THE BENEVOLENCE ARCHIVES, VOL. 1 is a novella-length collection of six short stories set in a common universe. Combining elements of space opera-style science fiction and high fantasy, THE BENEVOLENCE ARCHIVES tell the adventures of Brazel, Rhundi, and Grond, a gnome/halfogre team of smugglers.

THE PLANET IT’S FARTHEST FROM: A simple job in a saloon goes poorly for Brazel.
THE CLOSET: Brazel and Grond are hired to teach someone why gambling can be a bad idea.
YANK: Dwarven pirates. ‘Nuff said.
REMEMBER: Brazel and Grond are hired by one of the galaxy’s most powerful people for a suspiciously easy job.
THE CONTRACT: Rhundi tries to get through a simple business negotiation without anyone being shot.
THE SIGIL: Brazel and Grond encounter something horrifying on a frozen rock in the middle of nowhere.

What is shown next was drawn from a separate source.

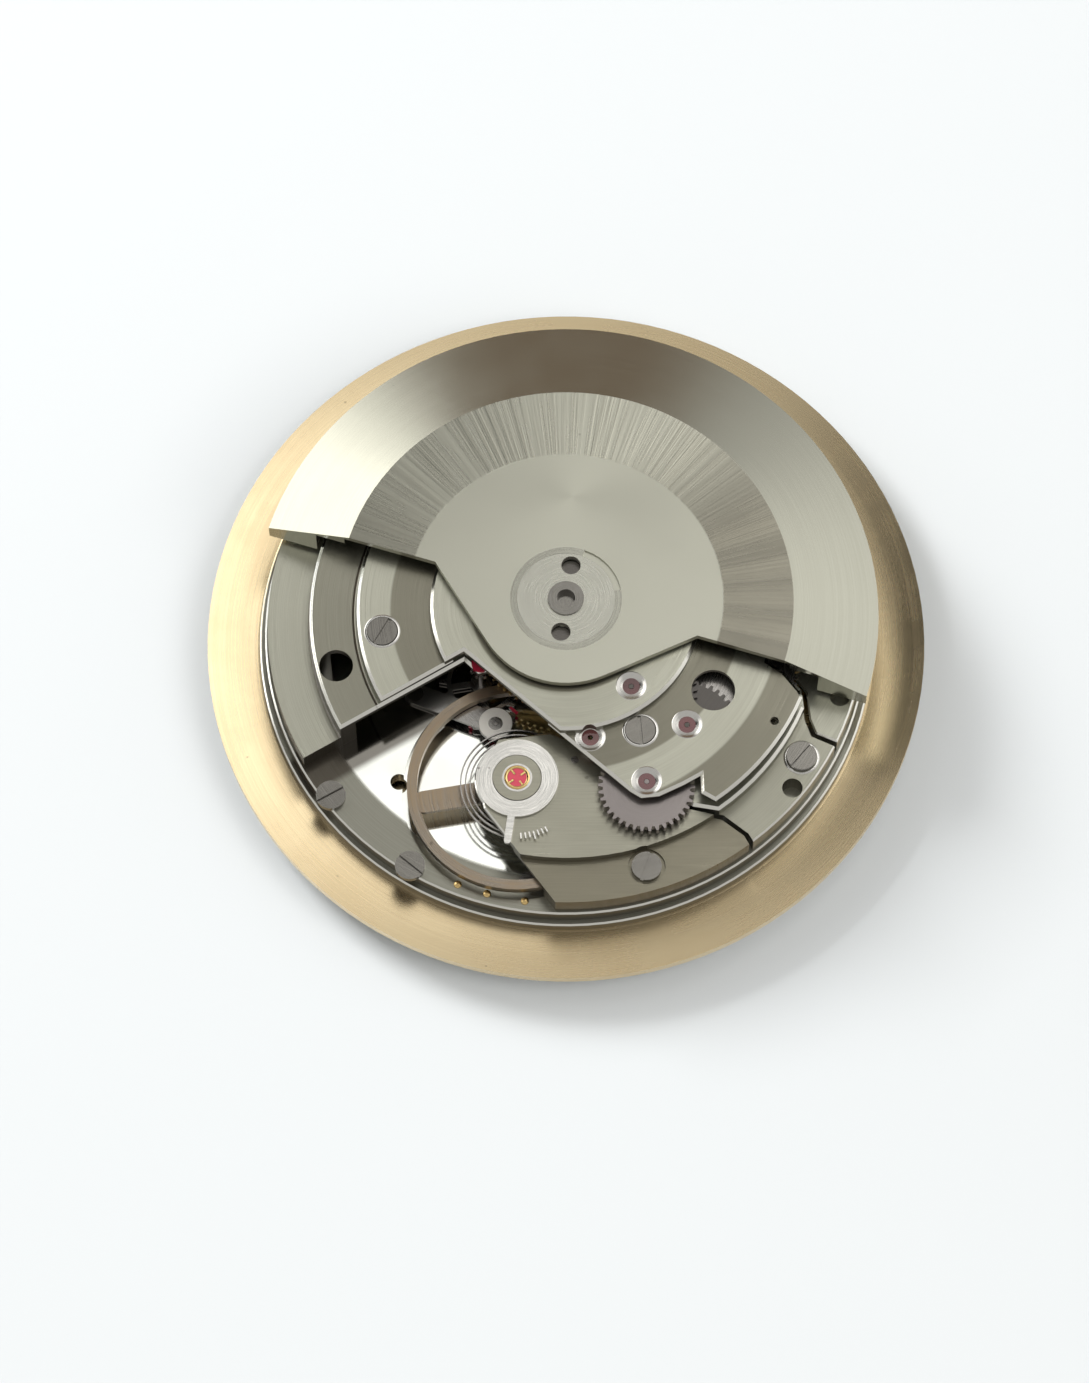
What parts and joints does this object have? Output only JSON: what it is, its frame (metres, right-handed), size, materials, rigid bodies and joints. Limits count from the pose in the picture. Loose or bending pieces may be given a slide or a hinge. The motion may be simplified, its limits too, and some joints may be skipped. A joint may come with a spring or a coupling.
{
  "type": "mechanical watch movement",
  "caption": "Round self-winding mechanical watch movement with dial, half-disc rotor on top, bridges, gear train, barrel, lever escapement and balance.",
  "frame": {"origin": "on the centre line of the movement, level with the tip of the seconds hand post, the lowest point", "axes": "+Z from the dial to the rotor; +Y towards the middle of the rotor as pictured"},
  "size_m": [0.03, 0.03, 0.0061],
  "materials": {
    "gilt": "gilded, fine satin",
    "nickel": "nickel plated, fine brushed",
    "rotor_nickel": "nickel plated, sunray brushed",
    "steel": "polished steel",
    "brass": "polished brass",
    "balance_alloy": "polished alloy",
    "ruby": "polished synthetic ruby",
    "screw_steel": "polished steel"
  },
  "bodies": {
    "movement": {"dial": "gilt", "dial_feet": "steel", "main_plate": "nickel", "plate_jewels": "ruby", "keyless_cover": "steel", "keyless_screws": "screw_steel", "yoke_spring": "steel", "barrel_bridge": "nickel", "side_plate": "nickel", "click_spring": "steel", "train_bridge": "nickel", "train_jewels": "ruby", "pallet_bridge": "nickel", "balance_cock": "nickel", "shock_setting": "steel", "shock_jewel": "ruby", "hairspring_stud": "steel", "hairspring": "steel", "auto_bridge": "nickel", "auto_jewels": "ruby", "auto_screws": "screw_steel", "bridge_screws": "screw_steel", "rotor_bearing": "steel"},
    "rotor": {"rotor_weight": "rotor_nickel", "rotor_hub": "rotor_nickel", "rotor_clip": "steel", "rotor_screw": "screw_steel"},
    "first_reverser": {"first_reverser": "steel"},
    "second_reverser": {"second_reverser": "steel"},
    "reduction_wheel": {"reduction_wheel": "steel"},
    "winding_arbor": {"barrel_arbor": "steel", "ratchet_wheel": "steel", "ratchet_screw": "screw_steel"},
    "crown_wheel": {"crown_wheel": "steel"},
    "winding_pinion": {"winding_pinion": "steel"},
    "barrel": {"barrel_drum": "brass", "barrel_cover": "brass", "mainspring": "steel"},
    "centre": {"centre_wheel": "brass", "centre_arbor": "steel", "cannon_pinion": "steel"},
    "third": {"third_wheel": "brass", "third_arbor": "steel"},
    "fourth": {"fourth_wheel": "brass", "fourth_arbor": "steel"},
    "escape": {"escape_wheel": "steel", "escape_arbor": "steel"},
    "pallet": {"pallet_fork": "steel", "pallet_stones": "ruby"},
    "balance": {"balance_wheel": "balance_alloy", "balance_staff": "steel", "roller_jewel": "ruby"},
    "hour_wheel": {"hour_wheel": "brass"},
    "minute_wheel": {"minute_wheel": "brass"},
    "setting_wheel": {"setting_wheel": "steel"},
    "setting_lever": {"setting_lever": "steel"},
    "yoke": {"yoke": "steel"},
    "sliding_pinion": {"sliding_pinion": "steel"},
    "click": {"click": "steel"},
    "regulator": {"regulator": "steel"}
  },
  "joints": [
    {"name": "rotor_turn", "type": "hinge", "parent": "movement", "child": "rotor", "pos_m": [0, 0, 0.00585], "axis": [0, 0, 1], "continuous": true},
    {"name": "first_reverser_turn", "type": "hinge", "parent": "movement", "child": "first_reverser", "pos_m": [0.00268, -0.00368, 0.00485], "axis": [0, 0, 1], "continuous": true},
    {"name": "second_reverser_turn", "type": "hinge", "parent": "movement", "child": "second_reverser", "pos_m": [0.00497, -0.0052, 0.00465], "axis": [0, 0, 1], "continuous": true},
    {"name": "reduction_turn", "type": "hinge", "parent": "movement", "child": "reduction_wheel", "pos_m": [0.0033, -0.00769, 0.00435], "axis": [0, 0, 1], "continuous": true},
    {"name": "winding_arbor_turn", "type": "hinge", "parent": "movement", "child": "winding_arbor", "pos_m": [0.0054, -0.00197, 0.00425], "axis": [0, 0, 1], "continuous": true},
    {"name": "crown_wheel_turn", "type": "hinge", "parent": "movement", "child": "crown_wheel", "pos_m": [0.00568, 0.00413, 0.00415], "axis": [0, 0, 1], "continuous": true},
    {"name": "winding_pinion_turn", "type": "hinge", "parent": "movement", "child": "winding_pinion", "pos_m": [0.00728, 0.00529, 0.00265], "axis": [0.809, 0.5878, 0], "continuous": true},
    {"name": "fourth_turn", "type": "hinge", "parent": "movement", "child": "fourth", "pos_m": [0, 0, 0.00395], "axis": [0, 0, 1], "continuous": true},
    {"name": "third_turn", "type": "hinge", "parent": "movement", "child": "third", "pos_m": [-0.00218, 0.00378, 0.00365], "axis": [0, 0, 1], "continuous": true},
    {"name": "centre_turn", "type": "hinge", "parent": "movement", "child": "centre", "pos_m": [0, 0, 0.00335], "axis": [0, 0, 1], "continuous": true},
    {"name": "barrel_turn", "type": "hinge", "parent": "movement", "child": "barrel", "pos_m": [0.0054, -0.00197, 0.00265], "axis": [0, 0, 1], "continuous": true},
    {"name": "escape_turn", "type": "hinge", "parent": "movement", "child": "escape", "pos_m": [-0.00352, -0.00227, 0.00241], "axis": [0, 0, 1], "continuous": true},
    {"name": "hour_turn", "type": "hinge", "parent": "movement", "child": "hour_wheel", "pos_m": [0, 0, 0.0015], "axis": [0, 0, 1], "continuous": true},
    {"name": "minute_turn", "type": "hinge", "parent": "movement", "child": "minute_wheel", "pos_m": [0.00233, 0.00169, 0.00165], "axis": [0, 0, 1], "continuous": true},
    {"name": "setting_wheel_turn", "type": "hinge", "parent": "movement", "child": "setting_wheel", "pos_m": [0.00485, 0.00353, 0.00165], "axis": [0, 0, 1], "continuous": true},
    {"name": "pallet_rock", "type": "hinge", "parent": "movement", "child": "pallet", "pos_m": [-0.00291, -0.00423, 0.00241], "axis": [0, 0, 1], "range_deg": [-5, 5]},
    {"name": "balance_swing", "type": "hinge", "parent": "movement", "child": "balance", "pos_m": [-0.002, -0.00718, 0.00305], "axis": [0, 0, 1], "range_deg": [-280, 280]},
    {"name": "setting_lever_turn", "type": "hinge", "parent": "movement", "child": "setting_lever", "pos_m": [0.00711, 0.00782, 0.00155], "axis": [0, 0, 1], "range_deg": [0, 8.1]},
    {"name": "yoke_turn", "type": "hinge", "parent": "movement", "child": "yoke", "pos_m": [0.00946, 0.00323, 0.00155], "axis": [0, 0, 1], "range_deg": [0, 6]},
    {"name": "sliding_pinion_slide", "type": "slide", "parent": "movement", "child": "sliding_pinion", "axis": [0.809, 0.5878, 0], "range_m": [-0.0003, 0]},
    {"name": "click_lift", "type": "hinge", "parent": "movement", "child": "click", "pos_m": [0.00767, 0.00229, 0.00425], "axis": [0, 0, 1], "range_deg": [0, 6]},
    {"name": "regulator_turn", "type": "hinge", "parent": "movement", "child": "regulator", "pos_m": [-0.002, -0.00718, 0.00405], "axis": [0, 0, 1], "range_deg": [-12, 12]}
  ],
  "couplings": [
    {"joint": "first_reverser_turn", "follows": "rotor_turn", "ratio": -0.71698},
    {"joint": "second_reverser_turn", "follows": "rotor_turn", "ratio": 0.24482},
    {"joint": "reduction_turn", "follows": "rotor_turn", "ratio": -0.14174},
    {"joint": "winding_arbor_turn", "follows": "rotor_turn", "ratio": 0.06412},
    {"joint": "crown_wheel_turn", "follows": "rotor_turn", "ratio": -0.14174},
    {"joint": "winding_pinion_turn", "follows": "rotor_turn", "ratio": 0.33663},
    {"joint": "third_turn", "follows": "fourth_turn", "ratio": -0.13333},
    {"joint": "centre_turn", "follows": "fourth_turn", "ratio": 0.016667},
    {"joint": "barrel_turn", "follows": "fourth_turn", "ratio": -0.0025},
    {"joint": "escape_turn", "follows": "fourth_turn", "ratio": -10},
    {"joint": "hour_turn", "follows": "fourth_turn", "ratio": 0.0013889},
    {"joint": "minute_turn", "follows": "fourth_turn", "ratio": -0.0055556},
    {"joint": "setting_wheel_turn", "follows": "fourth_turn", "ratio": 0.0125},
    {"joint": "yoke_turn", "follows": "sliding_pinion_slide", "rad_per_m": -338.98},
    {"joint": "setting_lever_turn", "follows": "sliding_pinion_slide", "rad_per_m": -465.42}
  ]
}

SKYLIGHTS:  August 15, 2022: the Tycho, the most advanced interplanetary craft ever designed by the human race, launches from Earth on an expedition to Mars. The Tycho carries four passengers, soon to be the most famous people in human history.

February 19, 2023: The Tycho loses all communication with Earth while orbiting Mars. After weeks of determined attempts to reestablish contact, the Tycho is declared lost.

2027: Journalist Gabriel Southern receives a message from a mysterious caller: “Mars.” Ezekiel ben Zahav isn’t talking, but he wants Southern to accompany him for something– and he’s dangling enough money under his nose to make any amount of hardship worth it.

SKYLIGHTS is the story of the second human expedition to Mars, sent to find out what happened to the first.